Overcoming economic barriers: Garrie v. Janus Joan et. al.
People with disabilities face serious economic barriers as well. The OHRC intervened in a case where the Human Rights Tribunal of Ontario was asked to reconsider a decision not to award a woman wages. This case involved a woman with an intellectual disability, who had worked alongside employees without this disability, doing the same job. The difference – they were paid minimum wage, while she was paid $1/hour. The HRTO ruled that the woman’s termination was discrimination because of disability, but it could not consider lost wages because it did not see this as a continuing act of discrimination. Reconsideration was granted, and a decision is pending on the alleged wage discrimination.
A meaningful education for all: Moore v. British Columbia (Education)
This case at the Supreme Court of Canada involved a student who alleged discrimination in education services because he was not given appropriate accommodation for his severe dyslexia. We intervened to argue that the area of “services” in human rights codes should be given a broad interpretation and that to prove discrimination, people who need accommodation because of a disability do not have to show they were treated worse than people with other disability needs.
In its November 2012 decision, the Court adopted our arguments and found that Jeffrey Moore was entitled to meaningful access to the same education all students are entitled to.

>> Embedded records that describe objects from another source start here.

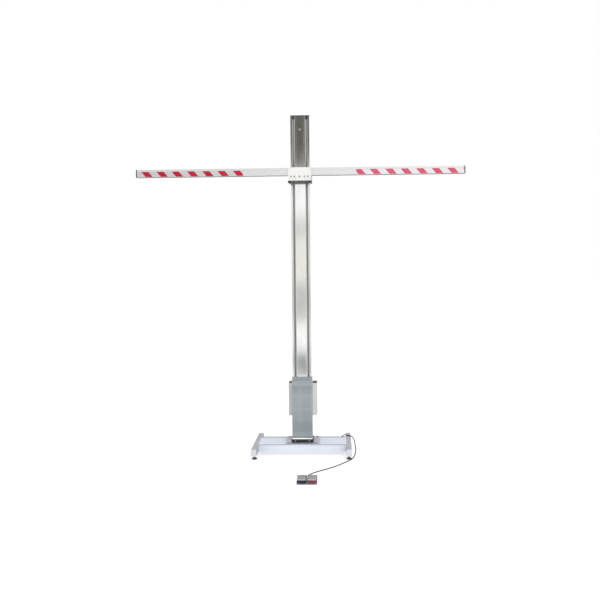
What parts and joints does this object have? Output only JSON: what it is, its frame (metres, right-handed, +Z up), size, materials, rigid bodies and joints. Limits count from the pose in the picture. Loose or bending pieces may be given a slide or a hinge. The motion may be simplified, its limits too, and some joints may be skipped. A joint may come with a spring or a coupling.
{
  "type": "vertical lift barrier stand",
  "caption": "Free-standing slotted mast on a low base, with a red and white taped boom that rides up and down it on a belt-driven carriage, worked from a foot pedal on a cable.",
  "frame": {"origin": "on the floor, under the middle of the stand and its pedal; the mast stands 0.318 m behind it", "axes": "+X along the boom to the right, +Y to the back of the stand, +Z up"},
  "size_m": [3, 1.243, 3.1304],
  "materials": {
    "mast_metal": "brushed lengthwise, dull",
    "strip_metal": "brushed lengthwise, brighter than the mast",
    "cover_metal": "satin, cool grey",
    "carriage_metal": "off-white powder coat",
    "bar_metal": "pale satin anodised",
    "box_paint": "light grey powder coat",
    "beam_paint": "pale cool grey powder coat",
    "leg_paint": "mid grey powder coat",
    "plate_metal": "mill finish, dull",
    "steel": "zinc plated",
    "motor_paint": "dark grey enamel",
    "black_plastic": "moulded black",
    "grey_plastic": "moulded light grey",
    "black_paint": "black powder coat",
    "belt_rubber": "toothed drive belt",
    "bumper_rubber": "soft black",
    "roller_plastic": "natural nylon",
    "hazard_tape": "red and white slanted stripes",
    "pedal_base": "dull plate",
    "pedal_black": "black moulding",
    "pedal_red": "dark red moulding",
    "treadle_metal": "worn silver grey",
    "cable_rubber": "black sheath"
  },
  "bodies": {
    "stand": {"base_beam": "beam_paint", "base_bolt_1": "steel", "base_bolt_2": "steel", "base_bolt_3": "steel", "base_bolt_4": "steel", "base_plate": "plate_metal", "cable_gland": "black_plastic", "control_box": "box_paint", "door_hinge_pin": "steel", "drive_belt": "belt_rubber", "front_cover": "cover_metal", "gear_motor": "motor_paint", "idler_axle": "steel", "leg_cap_left_back": "grey_plastic", "leg_cap_left_front": "grey_plastic", "leg_cap_right_back": "grey_plastic", "leg_cap_right_front": "grey_plastic", "leg_left": "leg_paint", "leg_right": "leg_paint", "mains_inlet": "black_plastic", "mast_front_strip": "strip_metal", "mast_profile": "mast_metal", "mast_socket": "black_paint", "mast_top_cap": "black_plastic", "pedal_base": "pedal_base", "pedal_cable": "cable_rubber", "pedal_housing_left": "pedal_black", "pedal_housing_right": "pedal_red", "pedal_strain_relief": "black_plastic"},
    "carriage": {"bar_cap_left": "black_plastic", "bar_cap_right": "black_plastic", "bottom_guard": "black_plastic", "bumper_left": "bumper_rubber", "bumper_right": "bumper_rubber", "carriage_frame": "carriage_metal", "clamp_bolt_1": "steel", "clamp_bolt_2": "steel", "clamp_bolt_3": "steel", "clamp_bolt_4": "steel", "clamp_bolt_5": "steel", "clamp_plate": "carriage_metal", "cross_bar": "bar_metal", "hazard_tape_left": "hazard_tape", "hazard_tape_right": "hazard_tape", "trolley": "steel"},
    "foot_left_front": {"foot_left_front": "black_plastic"},
    "foot_left_back": {"foot_left_back": "black_plastic"},
    "foot_right_front": {"foot_right_front": "black_plastic"},
    "foot_right_back": {"foot_right_back": "black_plastic"},
    "roller_left_lower": {"roller_left_lower": "roller_plastic"},
    "roller_left_upper": {"roller_left_upper": "roller_plastic"},
    "roller_right_lower": {"roller_right_lower": "roller_plastic"},
    "roller_right_upper": {"roller_right_upper": "roller_plastic"},
    "idler_wheel": {"idler_pulley": "steel"},
    "drive_wheel": {"drive_pulley": "steel"},
    "door": {"control_box_door": "box_paint"},
    "lock": {"door_lock": "steel"},
    "left_treadle": {"treadle_left": "treadle_metal"},
    "right_treadle": {"treadle_right": "treadle_metal"}
  },
  "joints": [
    {"name": "carriage_lift", "type": "slide", "parent": "stand", "child": "carriage", "axis": [0, 0, 1], "range_m": [-1.76, 0.32]},
    {"name": "roller_left_lower_spin", "type": "hinge", "parent": "carriage", "child": "roller_left_lower", "pos_m": [-0.0717, 0.3285, 2.51], "axis": [0, 1, 0], "range_deg": [-1242, 6743]},
    {"name": "roller_left_upper_spin", "type": "hinge", "parent": "carriage", "child": "roller_left_upper", "pos_m": [-0.0717, 0.3285, 2.63], "axis": [0, 1, 0], "range_deg": [-1242, 6743]},
    {"name": "roller_right_lower_spin", "type": "hinge", "parent": "carriage", "child": "roller_right_lower", "pos_m": [0.0717, 0.3285, 2.51], "axis": [0, 1, 0], "range_deg": [-6743, 1242]},
    {"name": "roller_right_upper_spin", "type": "hinge", "parent": "carriage", "child": "roller_right_upper", "pos_m": [0.0717, 0.3285, 2.63], "axis": [0, 1, 0], "range_deg": [-6743, 1242]},
    {"name": "idler_spin", "type": "hinge", "parent": "stand", "child": "idler_wheel", "pos_m": [0, 0.324, 3], "axis": [0, 1, 0], "range_deg": [-2821, 529]},
    {"name": "drive_spin", "type": "hinge", "parent": "stand", "child": "drive_wheel", "pos_m": [0, 0.324, 0.45], "axis": [0, 1, 0], "range_deg": [-2821, 529]},
    {"name": "door_swing", "type": "hinge", "parent": "stand", "child": "door", "pos_m": [-0.1375, 0.494, 0.48], "axis": [0, 0, 1], "range_deg": [0, 110]},
    {"name": "lock_turn", "type": "hinge", "parent": "door", "child": "lock", "pos_m": [0.11, 0.4925, 0.48], "axis": [0, 1, 0], "range_deg": [0, 90]},
    {"name": "foot_left_front_turn", "type": "hinge", "parent": "stand", "child": "foot_left_front", "pos_m": [-0.425, 0.08, 0], "axis": [0, 0, 1], "continuous": true},
    {"name": "foot_left_back_turn", "type": "hinge", "parent": "stand", "child": "foot_left_back", "pos_m": [-0.425, 0.556, 0], "axis": [0, 0, 1], "continuous": true},
    {"name": "foot_right_front_turn", "type": "hinge", "parent": "stand", "child": "foot_right_front", "pos_m": [0.425, 0.08, 0], "axis": [0, 0, 1], "continuous": true},
    {"name": "foot_right_back_turn", "type": "hinge", "parent": "stand", "child": "foot_right_back", "pos_m": [0.425, 0.556, 0], "axis": [0, 0, 1], "continuous": true},
    {"name": "treadle_left_press", "type": "hinge", "parent": "stand", "child": "left_treadle", "pos_m": [0.0345, -0.493, 0.0345], "axis": [1, 0, 0], "range_deg": [0, 4.5], "stiffness_Nm_per_rad": 4, "springref_deg": -8.59},
    {"name": "treadle_right_press", "type": "hinge", "parent": "stand", "child": "right_treadle", "pos_m": [0.1215, -0.493, 0.0345], "axis": [1, 0, 0], "range_deg": [0, 4.5], "stiffness_Nm_per_rad": 4, "springref_deg": -8.59}
  ],
  "couplings": [
    {"joint": "roller_left_lower_spin", "follows": "carriage_lift", "rad_per_m": -66.667},
    {"joint": "roller_left_upper_spin", "follows": "carriage_lift", "rad_per_m": -66.667},
    {"joint": "roller_right_lower_spin", "follows": "carriage_lift", "rad_per_m": 66.667},
    {"joint": "roller_right_upper_spin", "follows": "carriage_lift", "rad_per_m": 66.667},
    {"joint": "idler_spin", "follows": "carriage_lift", "rad_per_m": 27.778},
    {"joint": "drive_spin", "follows": "carriage_lift", "rad_per_m": 27.778}
  ]
}
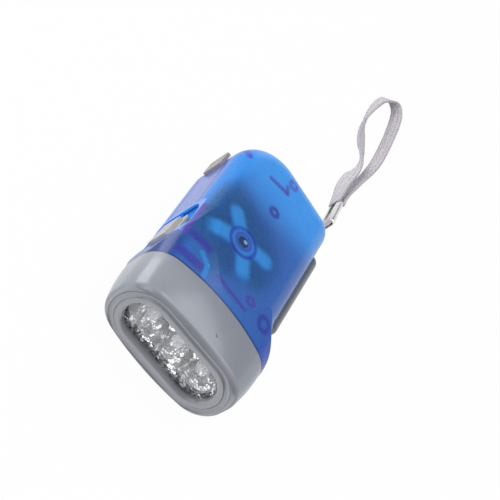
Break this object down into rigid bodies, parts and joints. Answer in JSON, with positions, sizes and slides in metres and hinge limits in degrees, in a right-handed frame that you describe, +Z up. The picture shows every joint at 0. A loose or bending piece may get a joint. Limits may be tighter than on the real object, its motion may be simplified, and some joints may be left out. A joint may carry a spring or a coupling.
{
  "type": "squeeze dynamo flashlight",
  "caption": "Hand-squeezed dynamo torch: clear tinted half-shell body, grey head and lever, gear train and generator inside, lamp slider, lever lock and wrist strap.",
  "frame": {"origin": "under the middle of the torch body, on the surface that it lies on, the strap not counted", "axes": "+X along the beam, +Y towards the squeeze lever, +Z up through the side face that shows on top"},
  "size_m": [0.2305, 0.0585, 0.033],
  "materials": {
    "blue_shell": "clear tinted moulding, glossy",
    "grey_grip": "satin moulded grip",
    "clear_lens": "clear polished window",
    "mirror_plating": "bright vacuum plating",
    "circuit_board": "white solder mask",
    "clear_epoxy": "clear cast epoxy",
    "gear_plastic": "natural acetal",
    "steel": "plain bright steel",
    "ferrite": "sintered, ground",
    "dark_metal": "blackened",
    "copper_wire": "enamelled winding wire",
    "blue_bracket": "glossy moulding",
    "dark_plastic": "plain moulding",
    "slider_grey": "satin moulding",
    "black_plastic": "plain moulding",
    "webbing": "woven polyester tape",
    "bright_steel": "plated sheet steel"
  },
  "bodies": {
    "case": {"upper_shell": "blue_shell", "lower_shell": "blue_shell", "head_bezel": "grey_grip", "lens_window": "clear_lens", "reflector": "mirror_plating", "lamp_board": "circuit_board", "charge_board": "circuit_board", "led_lamps": "clear_epoxy", "drive_axle": "steel", "idler_axle": "steel", "lever_pin": "steel", "lever_spring": "steel", "case_screws": "steel", "cell_tabs": "steel", "coin_cells": "steel", "stator_lower": "steel", "stator_upper": "steel", "coil_bobbin": "gear_plastic", "coil_winding": "copper_wire", "bearing_spider": "blue_bracket", "gear_bridge": "dark_plastic", "cell_sleeve": "dark_plastic", "lamp_switch": "black_plastic", "diode_bridge": "black_plastic", "capacitor": "black_plastic", "wrist_strap": "webbing", "strap_tail": "webbing", "strap_crimp": "bright_steel"},
    "lever": {"squeeze_lever": "grey_grip"},
    "drive_pinion": {"drive_pinion": "gear_plastic"},
    "drive_gear": {"drive_gear": "gear_plastic", "ratchet_pawls": "gear_plastic"},
    "idler_gear": {"idler_gear": "gear_plastic"},
    "rotor": {"rotor_shaft": "steel", "rotor_pinion": "gear_plastic", "rotor_magnet": "ferrite", "flywheel": "dark_metal"},
    "lamp_slider": {"lamp_slider": "slider_grey", "switch_knob": "black_plastic"},
    "lock_slide": {"lock_slide": "slider_grey"}
  },
  "joints": [
    {"name": "lever_hinge", "type": "hinge", "parent": "case", "child": "lever", "pos_m": [0.0195, 0.015, 0.0165], "axis": [0, 0, -1], "range_deg": [0, 18]},
    {"name": "drive_pinion_spin", "type": "hinge", "parent": "case", "child": "drive_pinion", "pos_m": [-0.02286, -0.00395, 0.01], "axis": [0, 0, 1], "range_deg": [0, 190.8]},
    {"name": "rotor_spin", "type": "hinge", "parent": "case", "child": "rotor", "pos_m": [0, -0.0058, 0.0165], "axis": [0, 0, 1], "continuous": true},
    {"name": "idler_gear_spin", "type": "hinge", "parent": "case", "child": "idler_gear", "pos_m": [-0.00957, 0.00496, 0.006], "axis": [0, 0, 1], "continuous": true},
    {"name": "drive_gear_spin", "type": "hinge", "parent": "case", "child": "drive_gear", "pos_m": [-0.02286, -0.00395, 0.005], "axis": [0, 0, 1], "continuous": true},
    {"name": "lamp_slider_slide", "type": "slide", "parent": "case", "child": "lamp_slider", "axis": [-1, 0, 0], "range_m": [0, 0.003]},
    {"name": "lock_slide_slide", "type": "slide", "parent": "case", "child": "lock_slide", "axis": [-1, 0, 0], "range_m": [0, 0.0025]}
  ],
  "couplings": [
    {"joint": "drive_pinion_spin", "follows": "lever_hinge", "ratio": 10.6},
    {"joint": "idler_gear_spin", "follows": "rotor_spin", "ratio": -0.38462},
    {"joint": "drive_gear_spin", "follows": "rotor_spin", "ratio": 0.12821}
  ]
}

To prove discrimination, he did not have to compare his accommodation with that of other students with disabilities, but instead compare to the services received by all students. The Court confirmed the duty to accommodate to the point of undue hardship. It found that Jeffrey Moore was not given enough accommodation to allow him equal access to the education system. Without having considered the alternatives for managing its finances while still providing accommodation for students with disabilities, the school board was not able to show that this failure was justified. We are working with people with disabilities to use this decision to advance inclusive education.